**DATASET EXCERPTS**
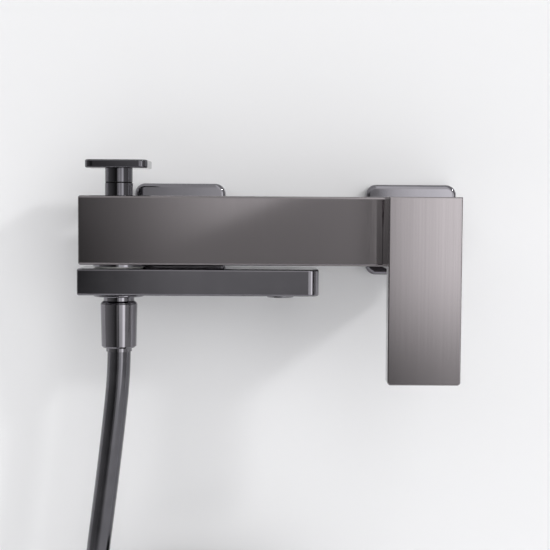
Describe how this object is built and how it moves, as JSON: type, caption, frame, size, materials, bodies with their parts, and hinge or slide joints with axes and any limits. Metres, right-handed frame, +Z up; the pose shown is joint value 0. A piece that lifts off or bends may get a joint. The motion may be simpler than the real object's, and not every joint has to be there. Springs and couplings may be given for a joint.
{
  "type": "wall mounted bath faucet",
  "caption": "Wall-mounted bar-shaped bath mixer with a front lever, a flat swivel spout, a pull-up diverter knob and a shower hose.",
  "frame": {"origin": "on the wall plane, midway between the two inlet threads", "axes": "+X to the right along the bar, +Y into the wall, +Z up"},
  "size_m": [0.2442, 0.126, 0.4226],
  "materials": {
    "gunmetal": "satin gunmetal plating",
    "gunmetal_brushed": "vertically brushed gunmetal plating",
    "chromed_brass": "polished",
    "raw_brass": "machined",
    "steel": "machined stainless",
    "hose_metal": "spiral-wound metal hose with a rubber core",
    "black_rubber": "matte",
    "black_plastic": "matte",
    "grey_plastic": "matte",
    "white_plastic": "matte",
    "ceramic": "lapped ceramic"
  },
  "bodies": {
    "mixer": {"cartridge_base": "grey_plastic", "cartridge_cover": "gunmetal", "cartridge_housing": "grey_plastic", "check_valve": "grey_plastic", "coil_tie": "black_rubber", "cold_escutcheon": "gunmetal", "cold_inlet_washer": "black_rubber", "cold_union_nut": "chromed_brass", "cold_wall_union": "raw_brass", "diverter_bonnet": "gunmetal", "far_ferrule": "gunmetal", "far_insert": "raw_brass", "far_nut": "gunmetal", "far_washer": "black_rubber", "fixed_disc": "ceramic", "hose_coil": "hose_metal", "hose_ferrule": "gunmetal", "hose_insert": "raw_brass", "hose_nut": "gunmetal", "hose_run": "hose_metal", "hose_tail": "hose_metal", "hose_washer": "black_rubber", "hot_escutcheon": "gunmetal", "hot_inlet_washer": "black_rubber", "hot_union_nut": "chromed_brass", "hot_wall_union": "raw_brass", "mixer_body": "gunmetal_brushed", "outlet_post": "gunmetal", "port_seals": "black_rubber", "retaining_nut": "raw_brass", "rod_seals": "black_rubber", "spout_flange": "gunmetal", "swivel_collar": "gunmetal", "thrust_washer": "white_plastic", "valve_seat_tube": "raw_brass"},
    "rotor": {"temperature_rotor": "white_plastic", "pivot_pin": "steel"},
    "disc": {"moving_disc": "ceramic", "disc_carrier": "white_plastic"},
    "lever": {"lever_spindle": "steel", "lever_handle": "gunmetal_brushed", "grub_screw": "steel", "screw_cap": "black_plastic"},
    "diverter": {"diverter_knob": "gunmetal", "diverter_rod": "steel", "piston_disc": "raw_brass", "piston_seals": "black_rubber", "piston_nut": "raw_brass"},
    "spout": {"spout_shell": "gunmetal", "spout_seals": "black_rubber", "aerator_housing": "gunmetal", "aerator_insert": "grey_plastic"}
  },
  "joints": [
    {"name": "temperature_swing", "type": "hinge", "parent": "mixer", "child": "rotor", "pos_m": [0.0725, -0.068, 0], "axis": [0, -1, 0], "range_deg": [-40, 40]},
    {"name": "lever_lift", "type": "hinge", "parent": "rotor", "child": "lever", "pos_m": [0.0725, -0.068, 0], "axis": [-1, 0, 0], "range_deg": [0, 25]},
    {"name": "disc_slide", "type": "slide", "parent": "rotor", "child": "disc", "axis": [0, 0, -1], "range_m": [0, 0.0042]},
    {"name": "spout_swing", "type": "hinge", "parent": "mixer", "child": "spout", "pos_m": [-0.1104, -0.049, -0.0316], "axis": [0, 0, 1], "range_deg": [-180, 0]},
    {"name": "diverter_pull", "type": "slide", "parent": "mixer", "child": "diverter", "axis": [0, 0, 1], "range_m": [0, 0.009]}
  ],
  "couplings": [
    {"joint": "disc_slide", "follows": "lever_lift", "m_per_rad": 0.00925}
  ]
}
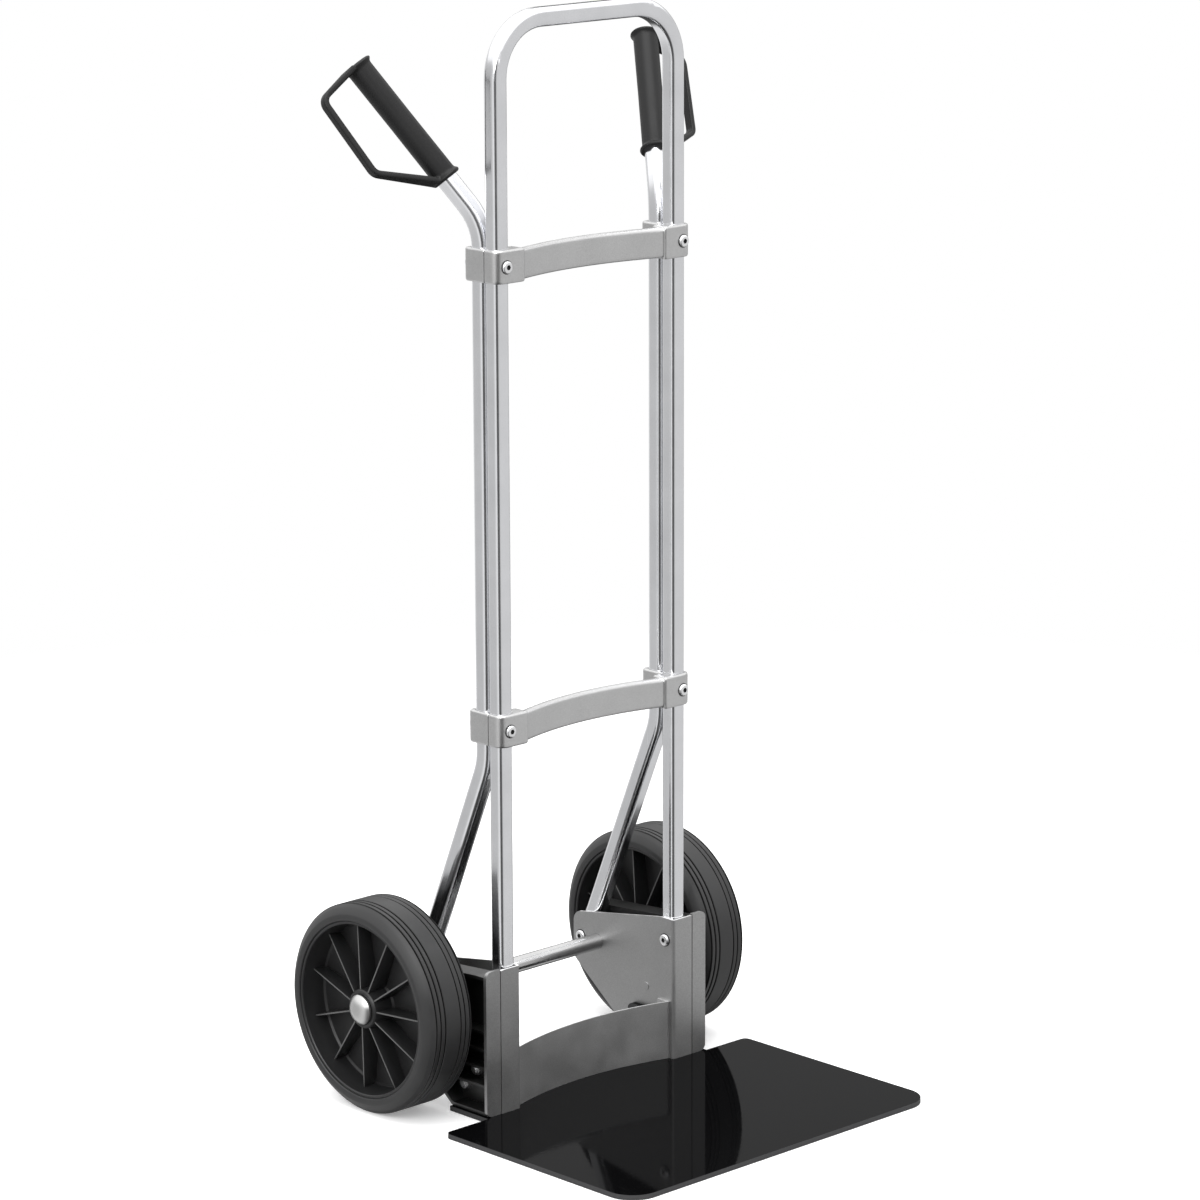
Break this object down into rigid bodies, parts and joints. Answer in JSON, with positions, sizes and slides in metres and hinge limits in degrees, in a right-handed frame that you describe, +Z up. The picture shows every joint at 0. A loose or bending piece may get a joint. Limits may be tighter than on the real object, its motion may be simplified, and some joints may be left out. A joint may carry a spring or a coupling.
{
  "type": "hand truck",
  "caption": "Upright two-wheeled hand truck: loop-handled tube frame with bowed cross braces, knuckle-guard grips, solid wheels and a flat toe plate.",
  "frame": {"origin": "on the floor under the toe plate, midway between the wheels, in the plane of the front tube", "axes": "+Z up along the tubes, the toe plate reaches to -Y, the wheels' axle lies along X at +Y"},
  "size_m": [0.573, 0.575, 1.3],
  "materials": {
    "tube_aluminium": "satin drawn tube",
    "zinc_steel": "bright zinc plate",
    "cast_aluminium": "blasted casting",
    "cheek_sheet": "satin sheet",
    "bracket_casting": "rough casting",
    "panel_sheet": "satin sheet",
    "black_enamel": "gloss black stove enamel on steel",
    "axle_steel": "turned bar",
    "tyre_rubber": "solid rubber",
    "wheel_plastic": "moulded black plastic",
    "bush_nylon": "natural nylon",
    "cap_steel": "pressed cap",
    "grip_plastic": "soft matte black moulding"
  },
  "bodies": {
    "frame": {"axle": "axle_steel", "axle_cap_left": "cap_steel", "axle_cap_right": "cap_steel", "axle_washers": "zinc_steel", "brace_bolts": "zinc_steel", "brace_nuts": "zinc_steel", "cheek_bolts": "zinc_steel", "cheek_nuts": "zinc_steel", "grip_left": "grip_plastic", "grip_right": "grip_plastic", "inner_cheek_left": "cheek_sheet", "inner_cheek_right": "cheek_sheet", "lower_brace": "cast_aluminium", "lower_clamp_cap_left": "cast_aluminium", "lower_clamp_cap_right": "cast_aluminium", "lower_panel": "panel_sheet", "main_frame": "tube_aluminium", "outer_bracket_left": "bracket_casting", "outer_bracket_right": "bracket_casting", "panel_rivets": "zinc_steel", "rear_tube_left": "tube_aluminium", "rear_tube_right": "tube_aluminium", "spacer_sleeves": "zinc_steel", "toe_plate": "black_enamel", "toe_plate_bolts": "zinc_steel", "toe_plate_nuts": "zinc_steel", "tube_plugs": "wheel_plastic", "upper_brace": "cast_aluminium", "upper_clamp_cap_left": "cast_aluminium", "upper_clamp_cap_right": "cast_aluminium"},
    "wheel_left": {"rim_barrel_left": "wheel_plastic", "rim_hub_left": "wheel_plastic", "rim_webs_left": "wheel_plastic", "tyre_left": "tyre_rubber", "wheel_bushes_left": "bush_nylon"},
    "wheel_right": {"rim_barrel_right": "wheel_plastic", "rim_hub_right": "wheel_plastic", "rim_webs_right": "wheel_plastic", "tyre_right": "tyre_rubber", "wheel_bushes_right": "bush_nylon"}
  },
  "joints": [
    {"name": "wheel_left_spin", "type": "hinge", "parent": "frame", "child": "wheel_left", "pos_m": [-0.2265, 0.119, 0.127], "axis": [1, 0, 0], "continuous": true},
    {"name": "wheel_right_spin", "type": "hinge", "parent": "frame", "child": "wheel_right", "pos_m": [0.2265, 0.119, 0.127], "axis": [1, 0, 0], "continuous": true}
  ]
}
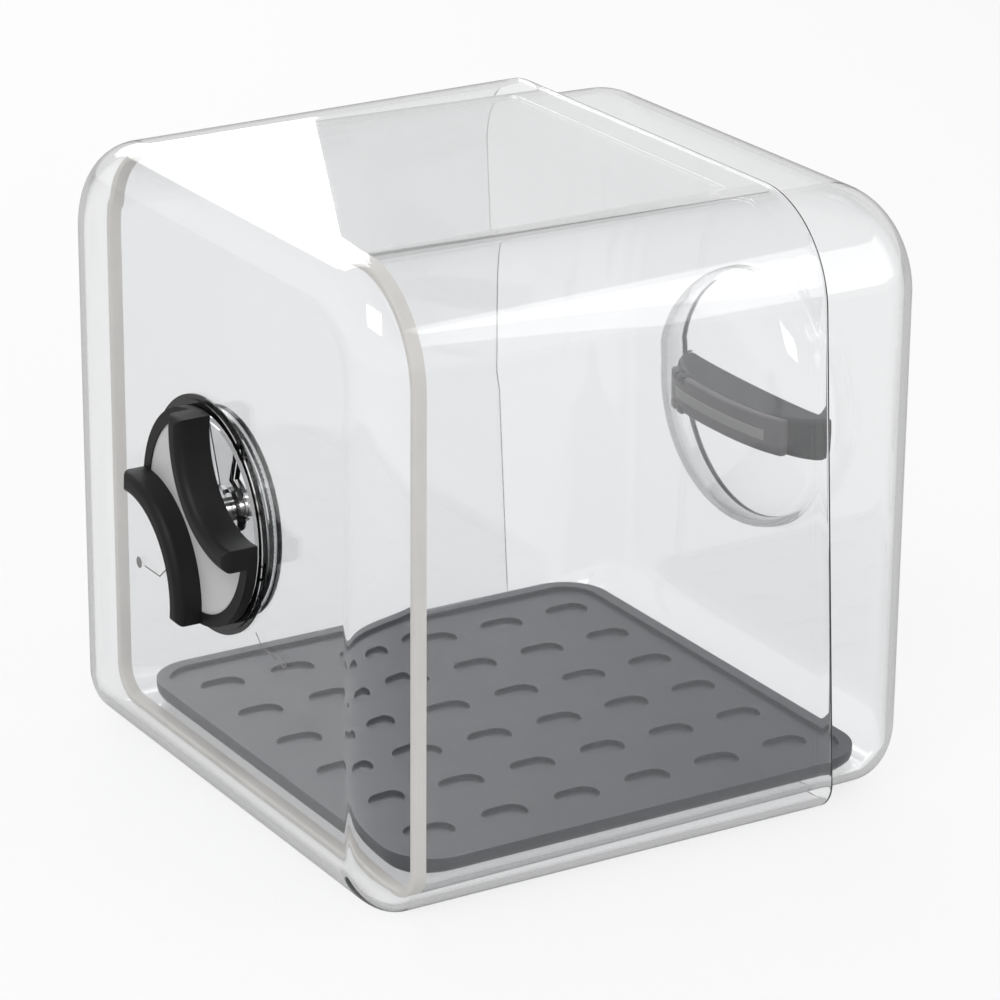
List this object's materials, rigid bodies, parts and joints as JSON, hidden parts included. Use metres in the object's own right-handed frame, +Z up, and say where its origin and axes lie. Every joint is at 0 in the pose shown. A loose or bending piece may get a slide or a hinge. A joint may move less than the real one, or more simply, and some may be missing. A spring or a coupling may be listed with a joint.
{
  "type": "bread box",
  "caption": "Clear telescoping bread box: two nested square shells, a turning air vent with an S-shaped grip, a finger dish with a bar, and a dimpled tray.",
  "frame": {"origin": "bottom centre of the whole box's bounding box, on the surface it stands on", "axes": "+X along the slide, from the vent end to the inner shell's closed end; +Z up; +Y from the near long side to the far one"},
  "size_m": [0.199, 0.184, 0.1839],
  "materials": {
    "clear_shell": "clear, polished",
    "clear_vent": "clear, polished",
    "soft_black": "soft, fine matt grain",
    "plate_grey": "satin",
    "core_grey": "satin",
    "tray_grey": "satin, fine grain",
    "steel": "plated",
    "seal": "matt silicone"
  },
  "bodies": {
    "outer": {"outer_shell": "clear_shell", "vent_housing": "clear_vent", "vent_seal": "seal", "dial_washer": "steel"},
    "inner": {"inner_shell": "clear_shell", "grip_bar": "soft_black", "grip_core": "core_grey"},
    "dial": {"vent_disc": "clear_vent", "dial_screw": "steel", "dial_grip": "soft_black", "dial_plate": "plate_grey"},
    "tray": {"tray": "tray_grey"}
  },
  "joints": [
    {"name": "inner_slide", "type": "slide", "parent": "outer", "child": "inner", "axis": [1, 0, 0], "range_m": [0, 0.1]},
    {"name": "dial_turn", "type": "hinge", "parent": "outer", "child": "dial", "pos_m": [-0.0875, 0, 0.092], "axis": [1, 0, 0], "range_deg": [0, 90]},
    {"name": "tray_lift", "type": "slide", "parent": "inner", "child": "tray", "axis": [0, 0, 1], "range_m": [0, 0.04]}
  ]
}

**WHAT TO WORK ON**
State how many lines of the listing above hold the word "pose", with nothing but the number.

**RESULT**
2